With vibration monitoring in real time, machine speed was slowly increased with manual speed control mode to observe vibration characteristics and prevent the unit to trip. The speed was then held or reduced when vibration amplitudes increased. Then, machine speed was increased again when amplitudes are stabilized. Finally, it could reach full speed no load condition with acceptable vibration amplitudes. However, this is not a normal startup curve and operator could not accept this new procedure for long-term operation. Cold startup seems to be problematic compared to hot startup as the turbine unit has to be heat soaked at 5400 rpm for about one (1) hour before ramping up to full speed without tripping. This is to improve hot alignment condition as well as clearance between rotor and casing due to thermal growth, hence, increased stability margin to prevent excessive vibration amplitude.
Figure 1: Cascade plots of vibrations spectrum versus machine speed during startup
Conclusions
Observed vibration characteristics were due to fluid induced instability phenomena with threshold speed around 2251 rpm and machine speed dependent at 0.5X vibration so called “Oil Whirl” which is originated at generator DE bearing. It became more severe problem with excessive vibration amplitudes when oil whirl frequency excited first balance critical speed of generator (1425 rpm) and locked to this frequency when machine speed increased e.g., speed independent vibration so called “Oil Whip” phenomena. The corresponding orbit shape is not as circular as expected [1] which could be due to elliptical bearing shape, hence, preload from the bearing. Vibration response was sensitive to rotor eccentricity as vibration amplitudes increased with instability phenomena when the rotor position is approaching bearing center (lower eccentricity) and vice versa. Change in rotor eccentricity can change rotor-bearing stiffness, damping, and average oil velocity within the bearing. This influences change in stability threshold speed. There is higher stiffness and damping but lower average oil velocity at higher rotor eccentricity (close to bearing wall), hence, higher stability threshold speed. The problem disappeared when the stability threshold speed is higher than running speed. The formula of this fundamental relationship can be found in [2]. A similar case study with analytical model can be also found in [3] when hot alignment condition plays an important role to control rotor-bearing stability.
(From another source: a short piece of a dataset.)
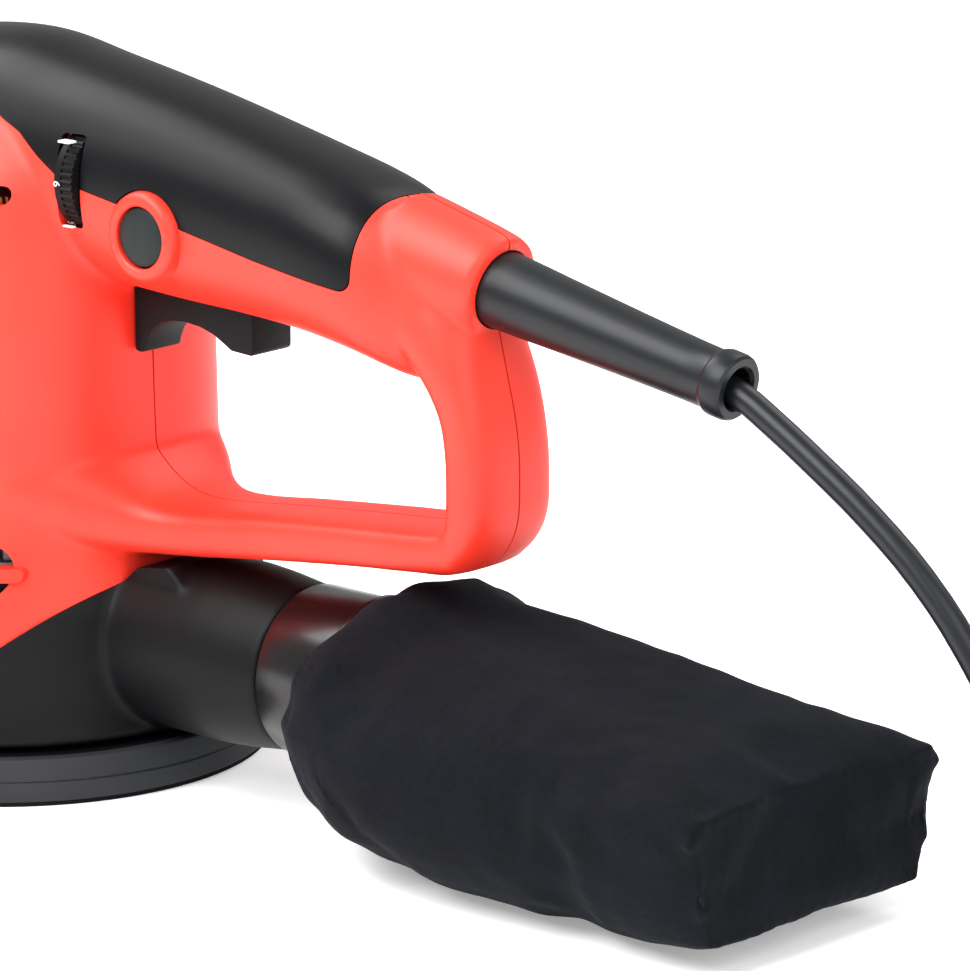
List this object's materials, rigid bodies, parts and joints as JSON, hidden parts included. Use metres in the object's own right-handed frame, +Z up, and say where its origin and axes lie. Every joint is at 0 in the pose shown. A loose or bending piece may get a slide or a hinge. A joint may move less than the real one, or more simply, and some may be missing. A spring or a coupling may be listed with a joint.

Figure 2: Average shaft centerline plots with overlay orbit shape when instability vibration occurred
Recommendations
The unit revealed excessive vibration amplitudes after major overhaul with some work activities highlighted above, therefore, there is suspected improper shaft alignment condition and/or excessive bearing clearances causing instability vibration problem. It is recommended to check and adjust alignment condition in the way to increase rotor eccentricity. Oil and air seal rings should be also checked for evidence of rubbing as a consequence of excessive vibration amplitude due to instability. It shows no excessive vibration amplitude throughout speed range during startup as well as load variation until baseload after realignment. The problem was solved.
References
[1] D. E. Bently, Fundamentals of Rotating Machinery Diagnostics, NV, United States: Bently Pressurized Bearing Co, 2003.
[2] D. E. Bently and A. Musynzynska, "Fluid-Generated Instabilities of Rotors," Orbit Magazine, April 1989.
[3] A. Vania and P. Pennacchi, "Effects of the Hot Alignment of a Power Unit on Oil-Whip Instability Phenomena," International Journal of Rotating Machinery, 2010.